I hear you sister! I thought I was the only one feeling pretty much the way that you do. I am currently unemployed and looking for a job that pays your bills is getting more and more stressful. I am looking practically everyday and I get more and more frustrated trying to find a job that actually pays money.

Last week was a really bad week for me and I had very bad thoughts in my head, I was lucky I answered the phone when my cousin called me. I was crying and in a bad place. Just listening to him talk to me and told me that yeah it "stinks" right now but try and look at the bright side or find 1 good thing you are lucky for each day and work on that.

He saved me that day andn I have been feeling better. I don't know where you are located but I just wanted to say YOU ARE NOT ALONE out here. These DisBoards have really kept me sane and I know its odd and weird but everyone has been very supportive on these boards and I thank them for that.

If you ever just want to chat or say how much you hate things right now. Drop me an email on here okay...I know its not easy, I know.

:grouphug:
 
sittin' in the kitchen of our beach house listening to the surf and watching a big fishing boat go by. what's not to love?!?
 
:hug:

I think you show the perfect example of what it means to truly love life even when things aren't good. Things can turn sour at any second of any day. but, if you work hard and you have faith that things will get better, then there is ALWAYS something in your life for you to love and appreciate.

My husband didn't have a job for months and months last year and then once he got one, I didn't have one for months and months. Things got bad. Then my husband and I both had health problems. Leading to me having a $25,000 surgery. But even at their very worst, when every moment was a struggle...I still couldn't say that I didn't love my life. Afterall...I was alive, I had my husband, my family, and my friends. And most of all I had my faith and my dreams.

Thank you! I will be sending you my prayers too!:hug:
 
Yes, I do love my life! :)
 
I am happy with my life.

While I have some problems nothing is overwhelming. Whenever I get depressed I think about all the things I have (family and material) and how many other people are not so lucky.

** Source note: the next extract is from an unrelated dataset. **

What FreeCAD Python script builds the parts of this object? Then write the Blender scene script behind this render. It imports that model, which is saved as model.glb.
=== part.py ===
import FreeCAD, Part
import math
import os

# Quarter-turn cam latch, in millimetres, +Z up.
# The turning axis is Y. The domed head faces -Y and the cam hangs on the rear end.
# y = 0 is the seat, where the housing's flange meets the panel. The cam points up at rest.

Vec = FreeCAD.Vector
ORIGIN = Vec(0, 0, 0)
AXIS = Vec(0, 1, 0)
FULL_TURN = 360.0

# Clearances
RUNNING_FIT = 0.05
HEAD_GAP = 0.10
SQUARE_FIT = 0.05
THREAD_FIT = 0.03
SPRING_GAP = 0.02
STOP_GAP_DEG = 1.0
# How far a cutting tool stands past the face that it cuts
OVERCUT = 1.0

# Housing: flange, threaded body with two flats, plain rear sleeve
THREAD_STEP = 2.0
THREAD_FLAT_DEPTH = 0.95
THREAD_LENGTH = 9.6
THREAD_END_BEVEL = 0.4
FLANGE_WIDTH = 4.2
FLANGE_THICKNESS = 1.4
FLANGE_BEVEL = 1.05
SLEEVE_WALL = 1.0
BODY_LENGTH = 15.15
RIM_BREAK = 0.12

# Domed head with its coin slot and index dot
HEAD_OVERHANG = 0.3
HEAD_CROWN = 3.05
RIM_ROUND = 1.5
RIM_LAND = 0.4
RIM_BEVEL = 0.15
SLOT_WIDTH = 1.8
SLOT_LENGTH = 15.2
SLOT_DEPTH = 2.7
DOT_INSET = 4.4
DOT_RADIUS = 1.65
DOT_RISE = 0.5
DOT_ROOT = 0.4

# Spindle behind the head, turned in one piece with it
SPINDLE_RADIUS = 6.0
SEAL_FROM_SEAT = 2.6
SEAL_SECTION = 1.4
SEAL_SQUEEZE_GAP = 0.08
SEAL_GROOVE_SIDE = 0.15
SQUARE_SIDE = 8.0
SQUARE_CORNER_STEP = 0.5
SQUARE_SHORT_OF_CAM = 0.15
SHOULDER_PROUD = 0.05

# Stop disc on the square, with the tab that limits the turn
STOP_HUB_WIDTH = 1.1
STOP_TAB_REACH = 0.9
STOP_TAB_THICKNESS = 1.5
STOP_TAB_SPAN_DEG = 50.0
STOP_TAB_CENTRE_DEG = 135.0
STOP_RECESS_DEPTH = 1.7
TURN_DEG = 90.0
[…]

I have endured many speed bumps in my life but I live by the saying "Whatever doesn't kill you can only make you stronger".
 
:grouphug::grouphug::grouphug::grouphug:

I hear you sister! I thought I was the only one feeling pretty much the way that you do. I am currently unemployed and looking for a job that pays your bills is getting more and more stressful. I am looking practically everyday and I get more and more frustrated trying to find a job that actually pays money.

Last week was a really bad week for me and I had very bad thoughts in my head, I was lucky I answered the phone when my cousin called me. I was crying and in a bad place. Just listening to him talk to me and told me that yeah it "stinks" right now but try and look at the bright side or find 1 good thing you are lucky for each day and work on that.

He saved me that day andn I have been feeling better. I don't know where you are located but I just wanted to say YOU ARE NOT ALONE out here. These DisBoards have really kept me sane and I know its odd and weird but everyone has been very supportive on these boards and I thank them for that.

If you ever just want to chat or say how much you hate things right now. Drop me an email on here okay...I know its not easy, I know.

:grouphug:

:hug: I'm glad you answered when your cousin called too. :hug:

I've had those kinds of thoughts before, but my best friend & bf both have promises from me that I will never act on them. No easy outs.

I hope you find work soon. I know it's not easy. I keep watching everyone around me get laid off and it's terrifying. :hug:
 
I love my life on evenings and weekends. But for 40 hours a week I'm pretty unhappy. I know it's bad manners or tacky to complain about your job when so many people are unemployed, but I still can't help hating it.